======== Dataset section

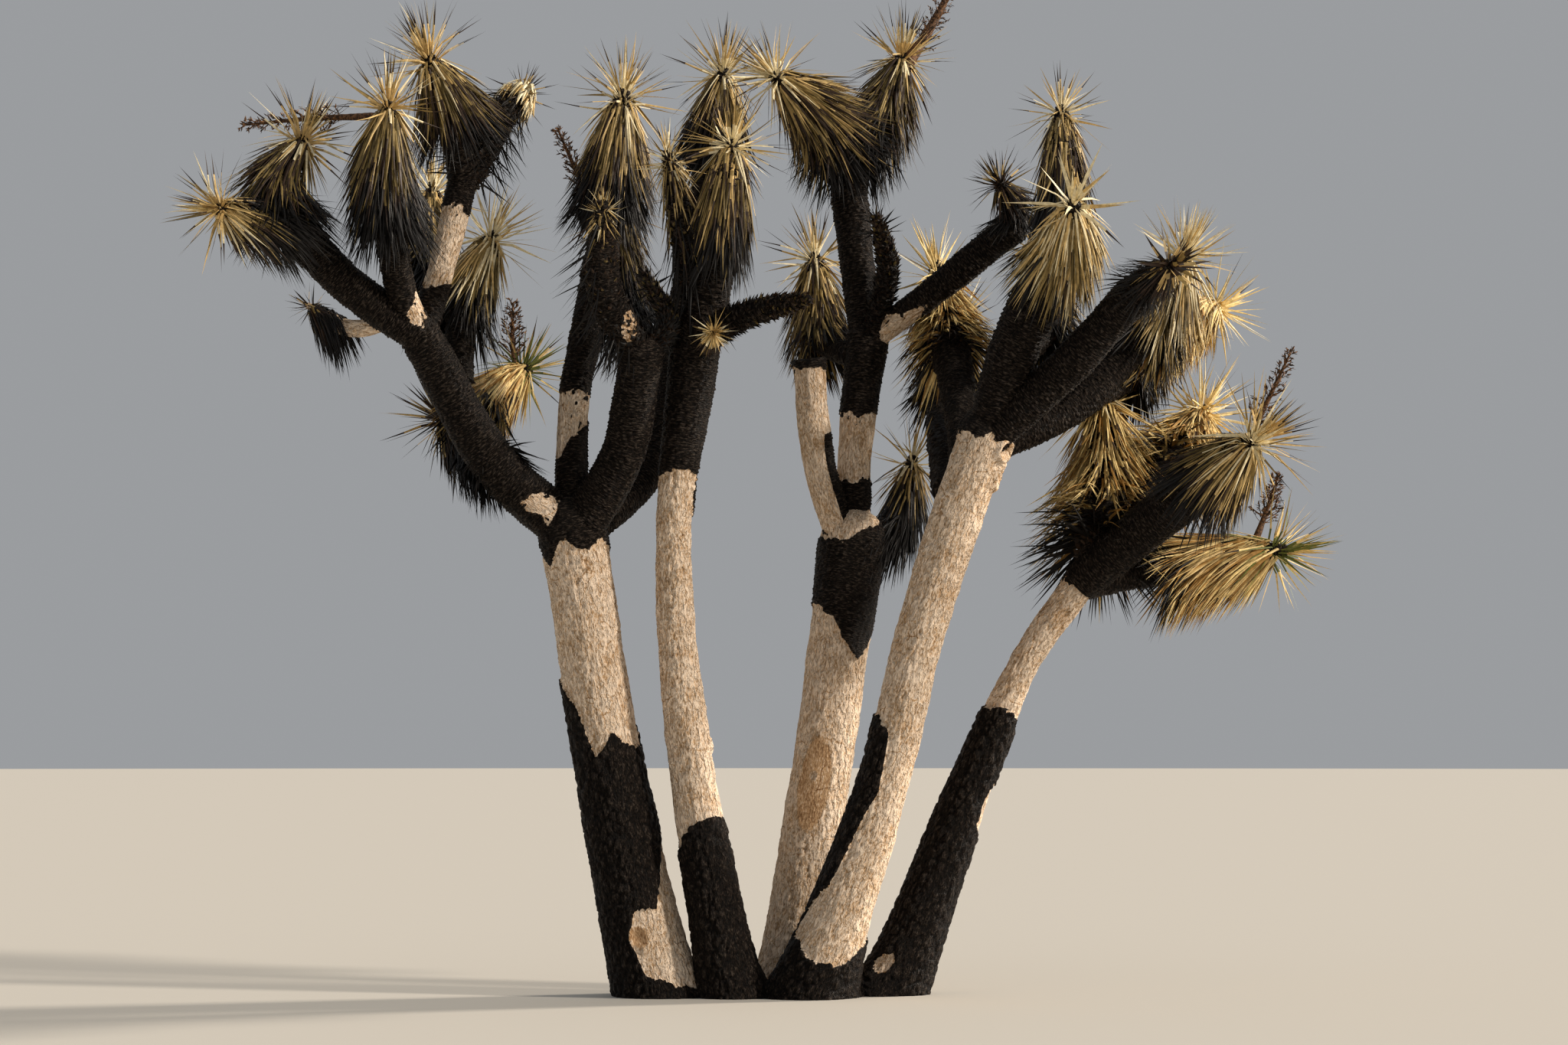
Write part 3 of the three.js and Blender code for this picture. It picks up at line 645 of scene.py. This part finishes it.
def bough_surface(limb, places, angle, straight, radius):
    """Charred leaf scars, or bare wood with flecks of char where the bark came off."""
    depth = burn_depth([ALL_ROUND], limb.get("bare", []), angle, places[:, 2], straight)
    ragged = SPOT_CRUMB_REACH * bumps(straight, SPOT_CRUMB, 8)
    depth = np.minimum(depth, ragged - spot_depth(limb.get("spots", []), places))
    depth = np.maximum(depth, 0.05 * (bumps(straight, FLECK, 10) - FLECK_START) + 0.25 * depth)
    share = burnt_share(depth)
    flaky = wood_flakes(straight)
    fine, coarse = (leaf_scars(straight, radius, **scars) for scars in (SCARS, SHAGGY_SCARS))
    young = straight[:, 2] / straight[:, 2].max() - limb.get("shaggy", SHAGGY_FROM)
    young = np.clip(young / SHAGGY_FADE, 0, 1)
    scars = 0.85 * (fine * (1 - young) + coarse * young) + 0.15 * bumps(straight, BOUGH_CHAR_LUMP, 7)
    rise = LUMPS * bumps(straight, BOUGH_LUMP, 4) + (1 - share) * BOUGH_WOOD_RELIEF * flaky
    rise += share * (BOUGH_CHAR_THICKNESS + (CHAR_RELIEF + SHAGGY_RELIEF * young) * scars)
    return rise, depth, np.where(share > 0.5, scars, 0.5 + 0.5 * flaky)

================

▶ _What this task involves_
Write out each line of the data above again, exactly as given.

▶ _Task output_
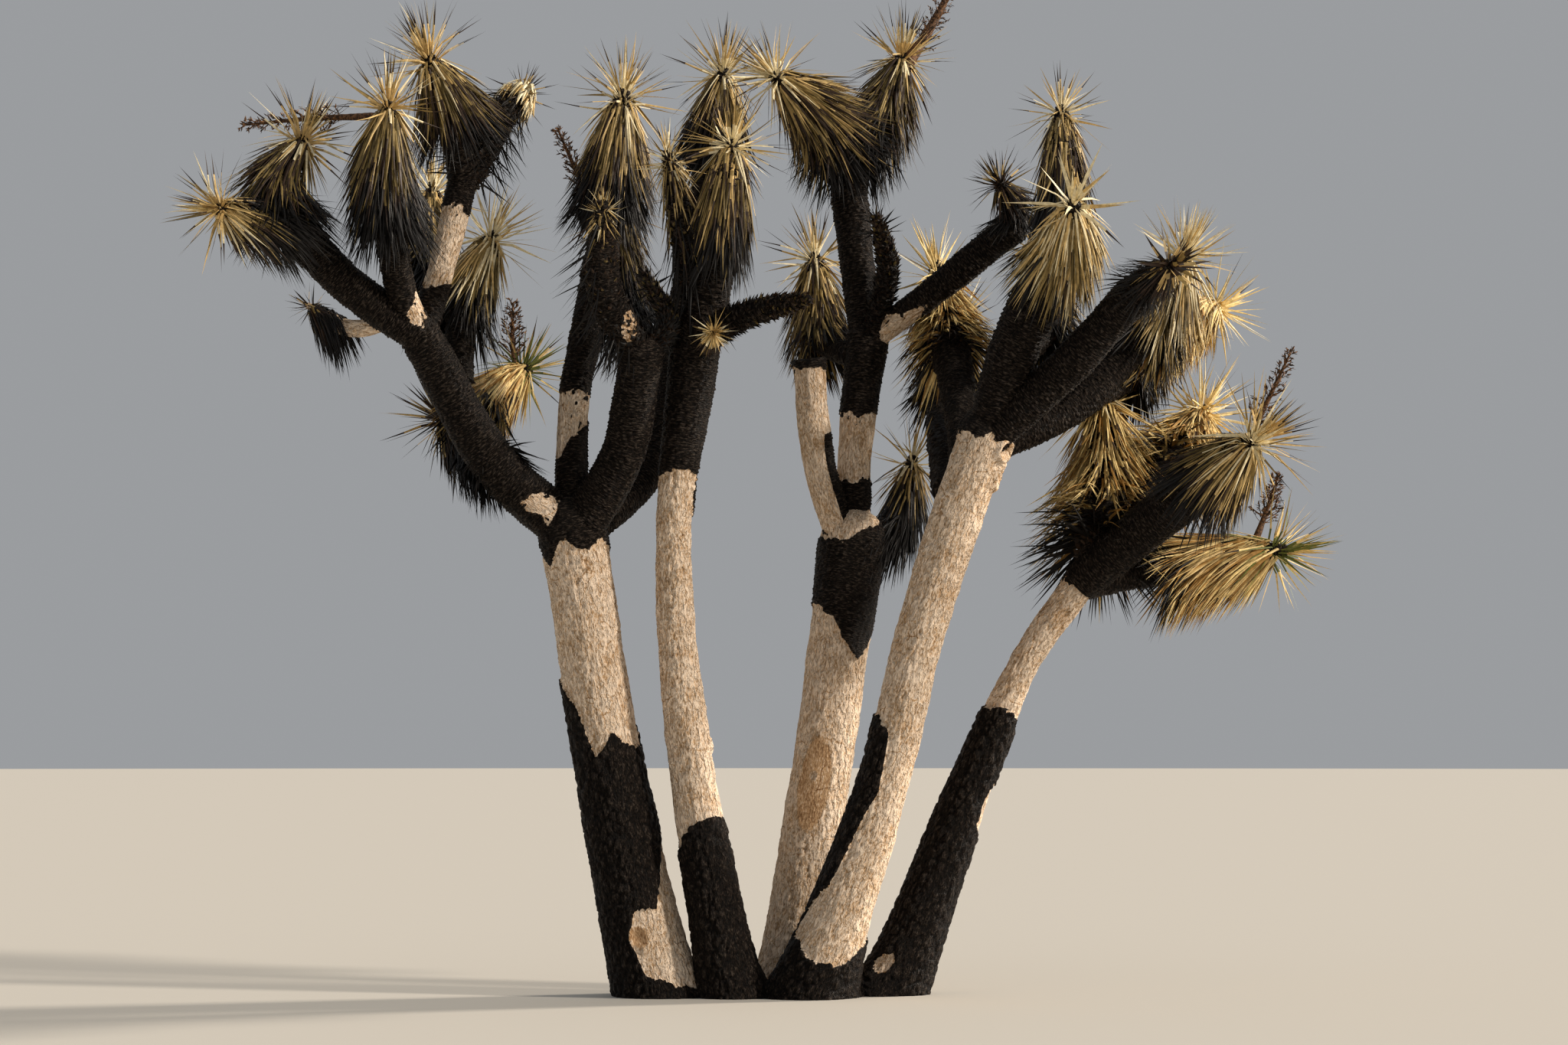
Write part 3 of the three.js and Blender code for this picture. It picks up at line 645 of scene.py. This part finishes it.
def bough_surface(limb, places, angle, straight, radius):
    """Charred leaf scars, or bare wood with flecks of char where the bark came off."""
    depth = burn_depth([ALL_ROUND], limb.get("bare", []), angle, places[:, 2], straight)
    ragged = SPOT_CRUMB_REACH * bumps(straight, SPOT_CRUMB, 8)
    depth = np.minimum(depth, ragged - spot_depth(limb.get("spots", []), places))
    depth = np.maximum(depth, 0.05 * (bumps(straight, FLECK, 10) - FLECK_START) + 0.25 * depth)
    share = burnt_share(depth)
    flaky = wood_flakes(straight)
    fine, coarse = (leaf_scars(straight, radius, **scars) for scars in (SCARS, SHAGGY_SCARS))
    young = straight[:, 2] / straight[:, 2].max() - limb.get("shaggy", SHAGGY_FROM)
    young = np.clip(young / SHAGGY_FADE, 0, 1)
    scars = 0.85 * (fine * (1 - young) + coarse * young) + 0.15 * bumps(straight, BOUGH_CHAR_LUMP, 7)
    rise = LUMPS * bumps(straight, BOUGH_LUMP, 4) + (1 - share) * BOUGH_WOOD_RELIEF * flaky
    rise += share * (BOUGH_CHAR_THICKNESS + (CHAR_RELIEF + SHAGGY_RELIEF * young) * scars)
    return rise, depth, np.where(share > 0.5, scars, 0.5 + 0.5 * flaky)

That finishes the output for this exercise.